For Filardi, who worked four years in the office of ex-Cardinal McCarrick, that balance—between maintaining privacy and informing parishioners of the inner workings of the church—may be difficult to strike.
“Monsignor Filardi is in an awkward position,” Capizzi said. “He was very close to Cardinal McCarrick.”
One young woman at the meeting questioned Filardi on his knowledge of the scandal, asking, “Monsignor, I have nothing but respect for you, but what did you know? I want to know the details from you.”
Despite the speculation, Filardi maintained that he was not aware of past sexual misconduct by McCarrick.
“I know there are many of you that might not believe this, but in the years I worked with him, I never saw anything immoral, illegal, anything but a priestly demeanor,” Filardi said. “Whether out of prudence or repentance, whatever had happened in the past he had addressed, and was not part of his life here.”
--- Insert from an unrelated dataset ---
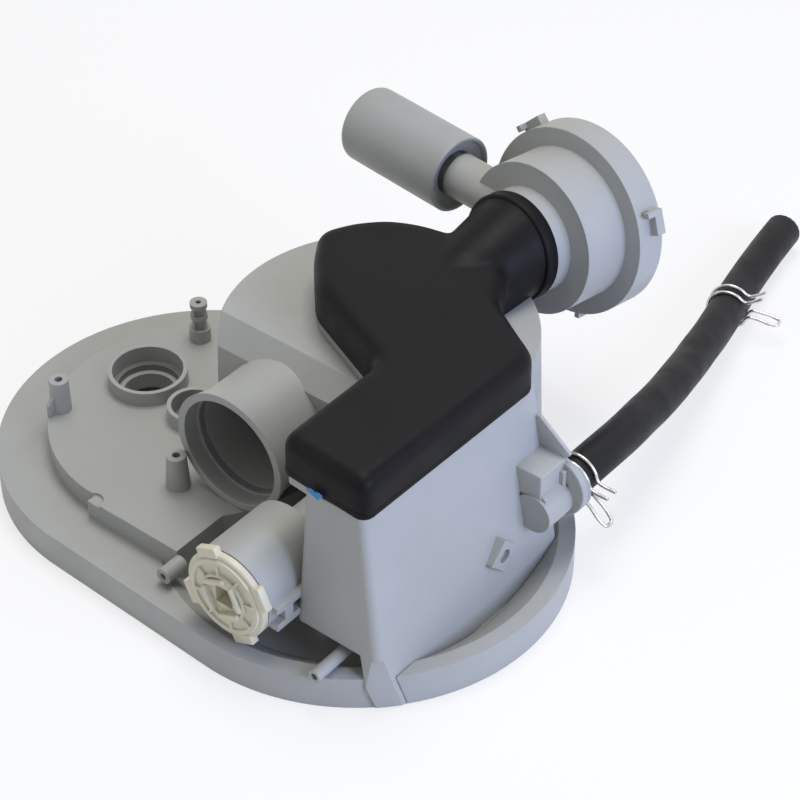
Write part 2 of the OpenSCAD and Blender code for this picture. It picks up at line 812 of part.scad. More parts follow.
module tube(route, r, sides) {
  n = len(route);
  points = concat(sweep_rings(route, r, sides), [route[0], route[n - 1]]);
  sides_faces = [for (i = [0 : n - 2], k = [0 : sides - 1], h = [0, 1])
    let(a = i * sides + k, b = i * sides + (k + 1) % sides)
    h == 0 ? [a, b, a + sides] : [b, b + sides, a + sides]];
  ends = [for (k = [0 : sides - 1], e = [0, 1])
    e == 0 ? [n * sides, (k + 1) % sides, k]
    : [n * sides + 1, (n - 1) * sides + k, (n - 1) * sides + (k + 1) % sides]];
  polyhedron(points = points, faces = concat(sides_faces, ends));
}

// A hose is a tube with its bore, as wide over its flats as the barb that it is pushed on
module hose(route, r, bore_r, sides) {
  n = len(route);
  m = n * sides;
  points = concat(sweep_rings(route, r, sides), sweep_rings(route, bore_r / cos(180 / sides), sides));
  walls = [for (i = [0 : n - 2], k = [0 : sides - 1], h = [0, 1])
    let(a = i * sides + k, b = i * sides + (k + 1) % sides)
    h == 0 ? [a, b, a + sides] : [b, b + sides, a + sides]];
  bore = [for (f = walls) [f[2] + m, f[1] + m, f[0] + m]];
  ends = [for (e = [0, m - sides], k = [0 : sides - 1], h = [0, 1])
    let(a = e + k, b = e + (k + 1) % sides, f = h == 0 ? [a, a + m, b] : [b, a + m, b + m])
    e == 0 ? f : [f[2], f[1], f[0]]];
  polyhedron(points = points, faces = concat(walls, bore, ends));
}

module drain_hose() {
  color(black) hose(hose_route, hose_r, hose_bore_r, 12);
}

function polar(r, a, z) = [r * cos(a), r * sin(a), z];

// Half of a spring clamp's wire at one height: an ear, most of a turn, and a leg of the long bend
function clamp_half(z) = let(r = clamp_loop_r, n = 20)
  concat([polar(r + clamp_ear, 0, z), polar(r + 4, 0, z), polar(r + 1.2, 3, z)],
    [for (i = [0 : n]) polar(r, 12 + (clamp_turn - 24) * i / n, z)],
    [polar(r + 1.2, clamp_turn - 3, z), polar(r + 4, clamp_turn, z),
      polar(r + clamp_tail - 3, clamp_turn, z), polar(r + clamp_tail - 0.6, clamp_turn, 0.7 * z)]);

function turned_round(v) = [for (i = [len(v) - 1 : -1 : 0]) v[i]];

clamp_route = concat(clamp_half(clamp_pitch / 2), [polar(clamp_loop_r + clamp_tail, clamp_turn, 0)],
  turned_round(clamp_half(-clamp_pitch / 2)));

// The wire's least gap to itself, left out next to each point
function self_gap(v, near) = min([for (i = [0 : len(v) - 1 - near], j = [i + near : len(v) - 1])
  norm(v[i] - v[j])]) - clamp_wire_d;
echo(least_gap_of_the_clamp_wire_to_itself_mm = self_gap(clamp_route, 6));

// A spring clamp is one wire: two loops joined by a long bend, with two short ears
module spring_clamp() {
  tube(clamp_route, clamp_wire_d / 2, 6);
}

module near_hose_clamp() {
  color(zinc) facing_front([drain_at[0], near_clamp_y, drain_at[2]]) spring_clamp();
}

module far_hose_clamp() {
  color(zinc) translate(far_clamp_at) rotate([90, 0, far_clamp_turn])
    rotate([0, 0, far_clamp_roll]) spring_clamp();
}

sump_base();
well_housing();
tub_gasket();
large_port_seal();
small_port_seal();
inlet_stub_seal();
ribbed_stud();
cover_gasket();
suction_cover();
elbow_seal();
pump_volute();
wear_ring();
motor_seal();
outlet_sleeve();
valve_cap();
valve_cap_seal();
valve_rotor();
rotor_seal();
drain_spigot();
flap_seat();
non_return_flap();
flap_pin();
drain_hose();
near_hose_clamp();
far_hose_clamp();
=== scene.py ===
"""Dresses the dishwasher sump, as it stands upside down, in its moulded and metal finishes."""
import json
import logging
import math
from dataclasses import dataclass, field
from enum import Enum

import bmesh
import bpy
from mathutils import Matrix, Vector

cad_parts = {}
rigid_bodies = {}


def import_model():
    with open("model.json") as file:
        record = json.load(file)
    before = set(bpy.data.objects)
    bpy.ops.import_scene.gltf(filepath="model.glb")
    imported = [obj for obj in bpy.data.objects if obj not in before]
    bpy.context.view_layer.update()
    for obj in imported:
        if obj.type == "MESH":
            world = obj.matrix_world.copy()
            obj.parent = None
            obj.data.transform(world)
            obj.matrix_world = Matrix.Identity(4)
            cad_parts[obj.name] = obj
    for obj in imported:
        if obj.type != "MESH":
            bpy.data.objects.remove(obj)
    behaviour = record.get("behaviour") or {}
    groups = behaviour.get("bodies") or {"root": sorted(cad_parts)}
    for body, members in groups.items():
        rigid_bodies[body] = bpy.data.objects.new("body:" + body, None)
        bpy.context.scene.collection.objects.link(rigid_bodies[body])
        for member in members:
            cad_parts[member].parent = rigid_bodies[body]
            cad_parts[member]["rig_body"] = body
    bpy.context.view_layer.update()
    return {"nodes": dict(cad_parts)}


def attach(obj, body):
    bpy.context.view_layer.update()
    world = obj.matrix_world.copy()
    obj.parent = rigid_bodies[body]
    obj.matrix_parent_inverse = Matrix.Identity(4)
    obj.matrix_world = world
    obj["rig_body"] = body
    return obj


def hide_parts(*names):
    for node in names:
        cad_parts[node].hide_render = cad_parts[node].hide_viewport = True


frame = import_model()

LOG = logging.getLogger("sump")
MM = 0.001
WHITE = (1, 1, 1, 1)
MOST_OF_A_NOISE = (0.3, 0.7)  # nearly all of a noise's values lie between these

# Where the pump's axis starts in millimetres, and its direction.
PUMP_AT = (29.0, 126.0, 122.0)
PUMP_ALONG = (0.12120, 0.98711, -0.10453)


def linear(rgb: tuple[int, int, int]) -> tuple[float, float, float, float]:
    """Turns a screen colour into the renderer's own.

    Args:
        rgb: Red, green and blue from 0 to 255.

    Returns:
        The linear colour with an alpha of 1.
    """
    parts = [c / 255 for c in rgb]
    light = [c / 12.92 if c < 0.04045 else ((c + 0.055) / 1.055) ** 2.4 for c in parts]
    return (light[0], light[1], light[2], 1.0)


def facing_front(at: tuple[float, float, float]) -> Matrix:
    """Gives the place of a part whose axis points to the front.

    Args:
        at: The part's origin in millimetres.

    Returns:
        The matrix from the part's own frame to the sump's.
    """
    return Matrix.Translation(at) @ Matrix.Rotation(math.radians(90), 4, "X")


class Body(Enum):
    """The bodies that the remade pieces ride on."""

    SUMP = "sump"
    CAP = "cap"


@dataclass(frozen=True)
class Patches:
    """Cloudy patches or fine specks, where a noise lies between two values."""

    scale: float
    detail: float
    low: float
    high: float
    most: float


@dataclass(frozen=True)
class Relief:
    """A fine relief: its noise, how strong it is and its depth in metres."""

    scale: float
    detail: float
    strength: float
    depth: float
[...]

As the forum wound down, and parishioners vacated the pews of the church, many questions remained. Community members wondered how to separate religious beliefs from allegiance to the church as an institution, how to restore their trust in the clergy and its guiding principles, how to protect their children while raising them in the Catholic faith.
“If anything I heard that night was helpful to me, personally, it was what the church can do [to reassure people] that their children are safe here,” Filardi said. “I didn’t become a priest to misuse it…That the church should be a place where someone is harmed, and not helped and healed, is a great tragedy.”